A different kind of preacher: the long haired English hippie freak and priest George Herbert!

At this point in the song,  the preacher heads off. Here the ambiguity is both tantalizing and full of potential mischief. Has the singer’s sensual spiritual ‘preaching’ of his own bested the full-of-himself bible-thumping evangelist? Perhaps. Is the preacher “shaking the dust off of his feet,” as he goes, scornfully lamenting that ‘here goes another one off to the depths of H.E. double hockey sticks?’ Maybe.

But here I confess that I’ve always been drawn to a third option, one that the song seems to allow though certainly not insist upon.

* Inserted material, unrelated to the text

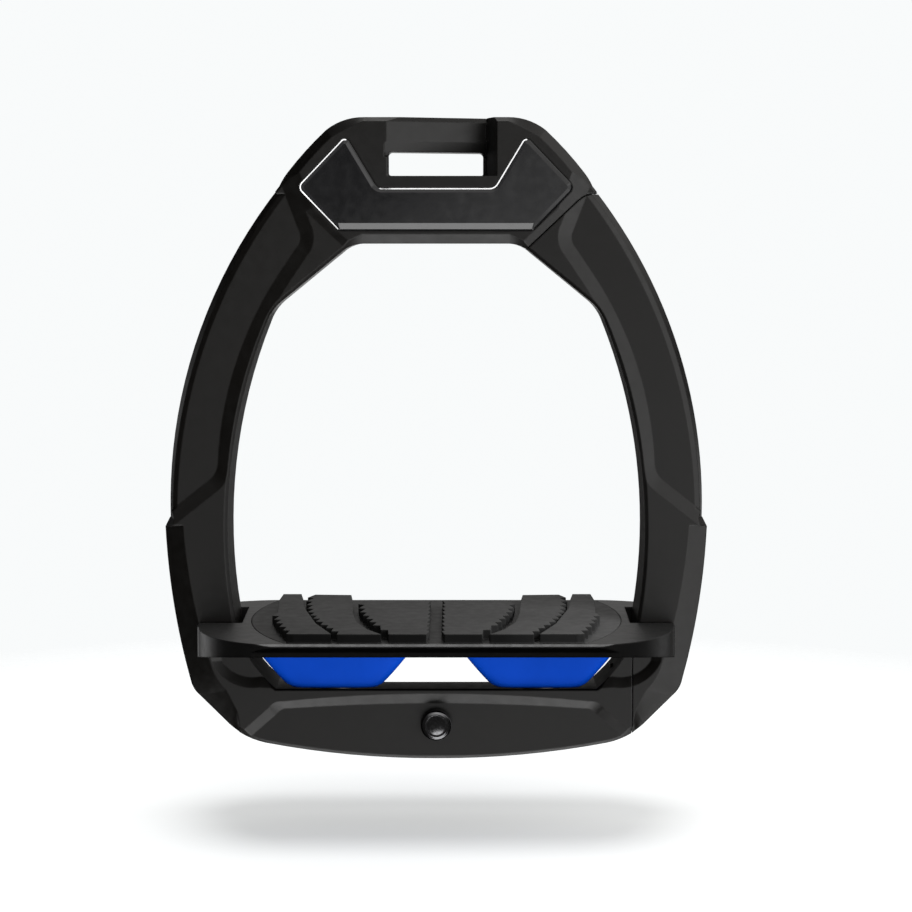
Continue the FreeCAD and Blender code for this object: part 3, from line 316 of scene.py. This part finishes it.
def make_world():
    """White backdrop for the camera; soft light from above, and a little from front and rear."""
    world = bpy.data.worlds.new("studio")
    world.use_nodes = True
    tree = world.node_tree
    coord = tree.nodes.new("ShaderNodeTexCoord")
    axes = tree.nodes.new("ShaderNodeSeparateXYZ")
    tree.links.new(coord.outputs["Generated"], axes.inputs["Vector"])

    def lobe(axis, low, high, strength):
        """Light that grows from nothing to its strength between two values of a direction's axis."""
        made = tree.nodes.new("ShaderNodeMapRange")
        made.interpolation_type = "SMOOTHSTEP"
        for name, number in (("From Min", low), ("From Max", high), ("To Min", 0.0), ("To Max", strength)):
            made.inputs[name].default_value = number
        tree.links.new(axes.outputs[axis], made.inputs["Value"])
        return made.outputs["Result"]

    def combine(operation, first, second):
        made = tree.nodes.new("ShaderNodeMath")
        made.operation = operation
        tree.links.new(first, made.inputs[0])
        tree.links.new(second, made.inputs[1])
        return made.outputs["Value"]

    above = combine("SUBTRACT", lobe("Z", 0.2, 0.55, 0.9), lobe("Z", 0.7, 1.0, 0.6))
    light = combine("MULTIPLY", above, lobe("X", -0.7, 0.05, 1.0))
    light = combine("ADD", light, lobe("Y", -0.2, -0.95, 0.03))
    light = combine("ADD", light, lobe("Y", 0.5, 1.0, 0.05))
    lit = tree.nodes["Background"]
    lit.inputs["Color"].default_value = (1.0, 0.985, 0.965, 1)
    tree.links.new(light, lit.inputs["Strength"])
    seen = tree.nodes.new("ShaderNodeBackground")
    seen.inputs["Color"].default_value = (*WHITE, 1)
    path = tree.nodes.new("ShaderNodeLightPath")
    choice = tree.nodes.new("ShaderNodeMixShader")
    tree.links.new(path.outputs["Is Camera Ray"], choice.inputs["Fac"])
    tree.links.new(lit.outputs["Background"], choice.inputs[1])
    tree.links.new(seen.outputs["Background"], choice.inputs[2])
    tree.links.new(choice.outputs["Shader"], tree.nodes["World Output"].inputs["Surface"])
    bpy.context.scene.world = world


def make_camera():
    """Camera in front of the iron, level with the leather slot and looking slightly down."""
    sensor_mm, lens_mm, tilt_down = 36.0, 90.98684, 5.35
    data = bpy.data.cameras.new("camera")
    data.sensor_width, data.lens = sensor_mm, lens_mm
    camera = bpy.data.objects.new("camera", data)
    bpy.context.scene.collection.objects.link(camera)
    camera.location = (0.0057, -0.667, -0.0215)
    camera.rotation_euler = (math.radians(90.0 - tilt_down), 0.0, 0.0)
    bpy.context.scene.camera = camera


# ---------------------------------------------------------------- lights
def group(name, objects):
    """Collection of objects that linked lights fall on."""
    made = bpy.data.collections.new(name)
    for obj in objects:
        made.objects.link(obj)
    return made


def linked_light(name, data, receivers):
    """Light that the camera doesn't see and that only falls on the pieces it is linked to."""
    light = bpy.data.objects.new(name, data)
    bpy.context.scene.collection.objects.link(light)
    light.visible_camera = False
    light.light_linking.receiver_collection = receivers
    return light


def soft_sun(name, towards, spread, brightness, receivers):
    """Broad distant light; spread is its diameter in degrees, and brightness is that of its disc."""
    data = bpy.data.lights.new(name, "SUN")
    data.angle = math.radians(spread)
    data.energy = brightness * math.pi * math.sin(data.angle / 2) ** 2
    light = linked_light(name, data, receivers)
    light.rotation_euler = Vector(towards).to_track_quat("Z", "Y").to_euler()


def strip_light(name, centre, angle, distance, size, power, receivers):
    """Rectangular light that faces a centre, at an angle about it in the XZ plane."""
    data = bpy.data.lights.new(name, "AREA")
    data.shape = "RECTANGLE"
    data.energy = power
    data.size, data.size_y = size
    light = linked_light(name, data, receivers)
    turn = math.radians(angle)
    offset = Vector((math.cos(turn), 0.0, math.sin(turn))) * distance
    facing = offset.to_track_quat("Z", "Y").to_matrix().to_4x4()
    light.matrix_world = Matrix.Translation(Vector(centre) + offset) @ facing
    return light


make_camera()
floor = make_floor()
make_world()

tread, grip = NODES["tread_plate"], NODES["grip_insert"]
polished = group("polished", [NODES["eye_inlay_front"], NODES["eye_inlay_rear"]])
shell = group("shell", [obj for obj in NODES.values() if obj not in (tread, grip)] + elastomers)
badge_only = group("badge", [badge])
blocks = group("blocks", elastomers)
tread_only = group("tread", [tread])
ground = group("ground", [floor])
grip_only = group("grip", [grip])

# name, direction towards the light, spread in degrees, brightness, receivers
SUNS = [
    ("from_right", (0.80, -0.60, 0.0), 64, 1.15, shell),
    ("from_front", (0.28, -1.0, -0.42), 56, 0.72, shell),
    ("from_below", (0.1, -0.3, -1.0), 64, 2.6, shell),
    ("inlay_bar", (0.0, -0.9, -0.45), 20, 4.2, polished),
    ("badge_glow", (0.1, -0.76, -0.65), 36, 1.6, badge_only),
    ("block_fill", (0.0, -1.0, 0.0), 60, 0.9, blocks),
    ("block_fill_rear", (0.0, 1.0, 0.0), 60, 0.9, blocks),
    ("from_rear_left", (-0.95, 0.30, -0.1), 36, 0.9, shell),
    ("from_rear_right", (0.70, 0.70, -0.2), 40, 0.5, shell),
    ("from_rear_below", (0.0, 1.0, -0.62), 44, 1.2, shell),
    ("tread_from_rear_left", (-0.8, 0.6, 0.0), 40, 0.9, tread_only),
    ("tread_from_right", (0.9, 0.4, 0.0), 40, 0.5, tread_only),
    ("tread_rim", (0.0, 0.1, 1.0), 26, 7.0, tread_only),
    ("onto_floor", (0.0, 0.0, 1.0), 30, 6.0, ground),
]
for sun in SUNS:
    soft_sun(*sun)

# strips round the eye that run a bright line along the inlays' polished edges
EYE_CENTRE, FIRST_ANGLE, LAST_ANGLE, ANGLE_STEP = (0.0, 0.0, -0.005), 88, 224, 17
for angle in range(FIRST_ANGLE, LAST_ANGLE + 1, ANGLE_STEP):
    strip_light("edge_light_%d" % angle, EYE_CENTRE, angle, distance=0.25, size=(0.13, 0.08), power=0.7,
                receivers=polished)
grip_light = strip_light("grip_from_right", (0.0, -0.05, -0.128), angle=25, distance=0.12,
                         size=(0.06, 0.04), power=0.6, receivers=grip_only)
grip_light.visible_glossy = False
bpy.context.scene.view_settings.view_transform = "Standard"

Perhaps the singer is a better evangelist than he knows, or maybe its his woman who’s really got the preacher’s gifts in spades and black ink, and it is they who have converted the preacher! I like to imagine that the preacher too has a woman back home, one who has sadly been neglected for countless days and nights as her righteously cold hubby  has been singularly obsessed with his heaven, others’ hell,  and his own work, to the exclusion of his household chores and his woman’s many blessings. “He took off down the road,” Ray sings, indicating that he was in something of a hurry. Maybe, just maybe, his heart was strangely warmed by his ‘conversation with the devil‘s’ minion, and he suddenly awoke from his dogmatic slumbers and into a life of newfound beauty, love and holy desire.

Perhaps what I mean to say is this: even preachers have beauty and beauteous creatures in their lives. Sometimes it takes a “band of heathens” or two as friends to make that beauty come to life for them. That is why the preacher needs art and artists as friends. To make the body sing electric, righteous, and holy.

What a gift for a preacher to learn how to sing the blues!